Wie zum Beispiel in Köln, Erfurt, Leipzig oder Chemnitz: Hier müssen Sozialhilfeempfängerinnen die Pille von ihrem Sozialhilfe-Regelsatz selbst zahlen. Dieser Regelsatz liegt im Schnitt zwischen 282 und 296 Euro für einen Ein-Personen-Haushalt. "Wir gewähren keine Hilfen, weil es dafür im Bundessozialhilfegesetz (BSHG) keine Grundlage gibt", bemerkt ein Sprecher der Stadt Chemnitz.

"Pille billiger als Abtreibung"

Nach dem Wortlaut des Gesetzes dürfe es keine Besserstellung von Sozialhilfeempfängern gegenüber den gesetzlich oder freiwillig Versicherten geben, heißt es in Leipzig. Und auch die Stadt Mainz übernimmt die Kosten für Verhütung nur noch in Ausnahmefällen, nämlich dann, wenn eine Frau durch eine Schwangerschaft gesundheitlich gefährdet ist. "Aber das ist nur sehr selten der Fall", sagt Pressesprecherin Ellen König.

In anderen Städten wie Berlin, Stuttgart, Kiel, Hamburg, Magdeburg oder München kommt weiterhin das Sozialamt für die Kosten auf - freiwillig. "Das ist in jedem Fall billiger als eine Abtreibung, die ja immer noch gezahlt wird", erklärt ein Sprecher der Stadt München.

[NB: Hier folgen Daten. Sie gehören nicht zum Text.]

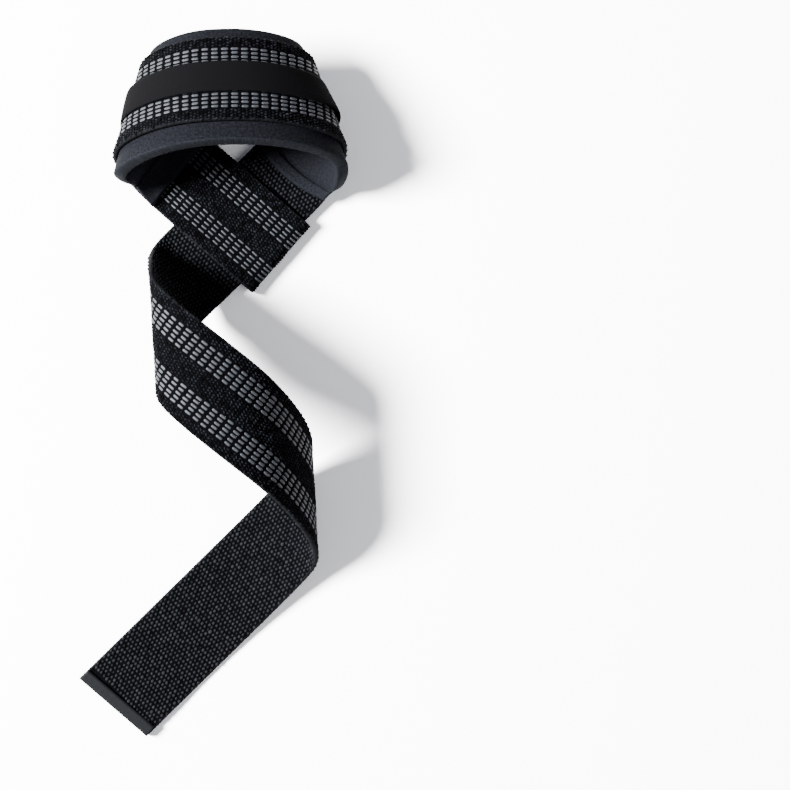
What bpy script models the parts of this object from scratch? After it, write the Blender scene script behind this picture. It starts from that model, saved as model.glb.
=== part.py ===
"""A weightlifting wrist strap: padded loop, folded eye and a curled tail.

Lengths are in metres and angles in degrees. The strap lies on the floor, z = 0, seen by its user from -Y.
All shapes are worked out about the crossing, where the tail goes through the eye, and the finished
model is then moved so that its origin is the middle of its underside.
"""

import math

import bpy
import numpy as np
from mathutils import Matrix

# Webbing
WEBBING_WIDTH = 0.038
WEBBING_THICKNESS = 0.002
LAYER_GAP = 0.0003
EDGE_ROUND = 0.0005

# Wrist loop, a strip laid round an oval cone that lies on the floor
LOOP_SPAN = 0.1142
LOOP_RISE = 0.0590
CONE_REACH = 0.1726
CONE_LEAN = -0.0089
LOOP_EASE = 0.040

# Cross-section of the cone over the crossing: shares of half the span and of the rise
LOOP_SECTION = (
    # across, height
    (-0.60, 0.074),
    (-1.00, 0.422),
    (-0.53, 0.918),
    (-0.02, 1.000),
    (0.54, 0.896),
    (1.00, 0.466),
    (0.605, 0.068),
)

# Eye, the webbing's first end folded back over the tail
EYE_END = 0.044
EYE_DROP = 0.011

# Tail, a strip wound once round an oval roll that lies on the floor
TAIL_LENGTH = 0.3095
ROLL_SPAN = 0.059
ROLL_RISE = 0.0484
ROLL_OFFSET = -0.004
ROLL_ANGLE = 41.3
ROLL_LEAN = 3.15
ROLL_EASE = 0.038
END_SLANT = 0.0032

# Cross-section of the roll, from where the tail leaves the floor to where it lands: shares of half
# the span and of the rise
ROLL_SECTION = (
    # across, height
    (0.77, 0.000),
    (-0.27, 0.092),
    (-0.955, 0.596),
    (-1.008, 0.761),
    (0.014, 1.000),
    (0.602, 0.840),
    (0.948, 0.229),
    (0.442, 0.076),
    (-0.77, 0.000),
)

# Pad inside the wrist loop
PAD_THICKNESS = 0.0055
PAD_START = 0.0335
PAD_BACK_OFF = 0.0285
PAD_NEAR_OVERHANG = 0.010
PAD_FAR_OVERHANG = 0.0054
PAD_ROUND = 0.0008

# Outline and thickness of the pad from its start to its end: shares of its length, overhangs and thickness
PAD_PROFILE = (
    # along, near overhang, far overhang, thickness
    (0.000, 0.05, 0.10, 0.36),
    (0.080, 0.05, 0.10, 0.36),
    (0.120, 0.60, 0.75, 1.00),
    (0.180, 0.95, 1.00, 0.95),
    (0.250, 0.90, 1.00, 0.90),
    (0.500, 0.80, 1.00, 1.00),
    (0.750, 0.80, 1.00, 0.90),
    (0.880, 0.65, 1.00, 1.00),
    (0.940, 0.45, 0.60, 0.90),
    (0.975, 0.05, 0.10, 0.36),
    (1.000, 0.05, 0.10, 0.36),
)

# Smooth band along the outside of the loop
BAND_WIDTH = 0.0136
BAND_THICKNESS = 0.0008
BAND_START = 0.050
BAND_BACK_OFF = 0.050
BAND_SHIFT = -0.0005

# Binding folded over the end of the tail
BINDING_DEPTH = 0.0048
BINDING_THICKNESS = 0.0005

# Spacing of the facets, and of the points between which the surface's facing is taken
LOOP_STEP = 0.0030
TAIL_STEP = 0.0045
RULING_FADE = 0.045
PAD_FADE = 0.045
BAND_FADE = 0.010
NEARBY = 0.0004
FOLD_STEPS = 8
SECTION_SAMPLES = 6000
WEBBING_COLUMNS = 5

COLOURS = {
    # linear red, green and blue, then roughness
    "webbing": (0.0040, 0.0045, 0.0052, 0.85),
    "wrist_pad": (0.030, 0.033, 0.040, 0.75),
    "centre_band": (0.0110, 0.0115, 0.0130, 0.60),
    "end_binding": (0.0140, 0.0150, 0.0175, 0.65),
}

LAYER = WEBBING_THICKNESS + LAYER_GAP
HALF_WIDTH = WEBBING_WIDTH / 2
HALF_THICKNESS = WEBBING_THICKNESS / 2


def ease(value):
    """Go from 0 to 1 as value does, with no slope or bend at either end."""
    t = np.clip(value, 0.0, 1.0)
    return t ** 3 * (t * (6 * t - 15) + 10)


def curve_through(points, count):
    """A cubic spline through the points with both ends running level towards -X, at count places."""
    points = np.asarray(points, float)
    steps = np.hypot(*np.diff(points, axis=0).T)
    places = np.concatenate([[0.0], np.cumsum(steps)])
    last = len(points) - 1
    matrix = np.eye(last + 1)
    slopes = np.tile((-1.0, 0.0), (last + 1, 1))
    chords = np.diff(points, axis=0) / steps[:, None]
    for i in range(1, last):
        before, after = 1 / steps[i - 1], 1 / steps[i]
        matrix[i, i - 1:i + 2] = (before, 2 * (before + after), after)
        slopes[i] = 3 * (chords[i - 1] * before + chords[i] * after)
    slopes = np.linalg.solve(matrix, slopes)
    where = np.linspace(0.0, places[-1], count)
    i = np.clip(np.searchsorted(places, where, side="right") - 1, 0, last - 1)
    t = ((where - places[i]) / steps[i])[:, None]
    width = steps[i][:, None]
    return ((1 + 2 * t) * (1 - t) ** 2 * points[i] + t * (1 - t) ** 2 * width * slopes[i]
            + t * t * (3 - 2 * t) * points[i + 1] + t * t * (t - 1) * width * slopes[i + 1])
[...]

Er beziffert die Kosten für Verhütung, die der Stadt dadurch entstehen, auf rund 130.000 Euro pro Jahr.

Entscheidungsfreiheit weiter gewährleisten

Auch in Essen hat sich der Sozialausschuss dafür ausgesprochen, dass die Verhütung weiter gezahlt wird. "Wenn wir nicht zahlen, würden wir die 'Hilfe für Familienplanung' verhindern", sagt Ralf Steiner, Leiter des Sozialamtes. "Wir wollen diese Entscheidungsfreiheit für Sozialhilfeempfänger aber weiterhin gewährleisten." Steiner rechnet für 2004 mit Kosten zwischen 50.000 und 80.000 Euro.

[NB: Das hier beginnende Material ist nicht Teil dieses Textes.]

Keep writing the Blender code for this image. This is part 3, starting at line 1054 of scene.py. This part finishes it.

"Juristisch gesehen sind beide Positionen vertretbar", sagt Rechtsanwältin Werner. "Das BSHG wurde so geändert, dass die Kommunen die rechtliche Freiheit haben, das Gesetz so auszulegen, wie sie möchten." Wer nicht zahlt, sei also im Recht. Wer zahlt, sei es auch - er müsse nur sehen, wie er die notwendigen finanziellen Mittel aufbringt.

Mehr ungewollte Schwangerschaften?

Werner befürchtet, dass die Zahl ungewollter Schwangerschaften zunimmt. "Ich gehe davon aus, dass sich viele junge Frauen die Pille nicht mehr leisten können", sagt die Anwältin. Eine Tendenz zu häufigeren Schwangerschaftsabbrüchen sei daher ebenfalls zu befürchten. "Es ist für mich absolut unverständlich, dass Abtreibungen weiterhin von den Krankenkassen gezahlt werden, nicht aber die Verhütung."

Bei Pro Familia in Köln gab es bereits einzelne solcher Fälle. "Eine Frau hat in der Konfliktberatung gesagt, sie sei schwanger geworden, weil sie kein Geld für die Pille hatte", berichtet Bangert. "Große Auswirkungen" seien bisher aber noch nicht festzustellen, auch konkrete Zahlen über die bundesweite Tendenz liegen den Beratern nicht vor. "Wir werden die Entwicklung aber ganz genau im Auge behalten."